The study, published in the July edition of HeartRhythm, the official journal of the Heart Rhythm Society, evaluated the characteristics associated with the development of new-onset AF in a cohort of consecutive patients with acute MI. The study also considered the impact of the potential role of factors such as age, presences of left ventricular (LV) dysfunction, and left atrial (LA) enlargement and found that atrial branch disease was an independent risk of developing AF after MI.
The study consisted of 2,460 consecutive patients with acute MI presented to a single university hospital between 2004 and 2009. Of the 2,460 patients who were admitted with MI during the study period, 149 (6 percent) developed AF within the first week. In total, 42 cases were identified as subjects who developed new-onset AF during the first week post-MI. The control group consisted of 42 MI patients without AF who were matched to cases for age, sex and left ventricle (LV) ejection fraction from the same cohort of patients and had undergone both coronary angiography and echocardiography.
Results showed that patients with new-onset AF had a higher proportion of inferior MI, more than 85 percent. In multivariate analysis, right coronary atrial branch disease (66.7 percent) and left circumflex atrial branch disease (59.5 percent) were predictors of new-onset AF during the first week post-MI, after adjustments. In addition, right coronary artery disease was a characteristic of more than 71 percent of new-onset AF patients.
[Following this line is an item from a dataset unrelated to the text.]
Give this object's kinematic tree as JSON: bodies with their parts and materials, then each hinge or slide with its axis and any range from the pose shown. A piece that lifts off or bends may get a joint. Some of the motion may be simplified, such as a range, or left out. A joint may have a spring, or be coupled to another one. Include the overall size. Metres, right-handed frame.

Overall, observation from the case control study reveals coronary artery disease affecting the atrial branches is a predictor for the development of AF early after MI.
“With the angiographic data and echocardiographic findings, our results provide novel insight into the mechanisms underlying the development of AF in patients after they experience a heart attack,” stated senior author Prashanthan Sanders, MBBS, PhD, at the Royal Adelaide Hospital in Australia. “The findings shed new light on how coronary disease affects the atrial branches after the trauma of a heart attack regardless of measurable effects such as a patient’s gender or age.”
Previous studies have shown inconsistent and conflicting data regarding associations in MI and new-onset AF. The study determined coronary artery disease affecting the atrial branches to be a predictor of new-onset AF independent of measurable effects of age, gender, LV ejection fraction and several other factors.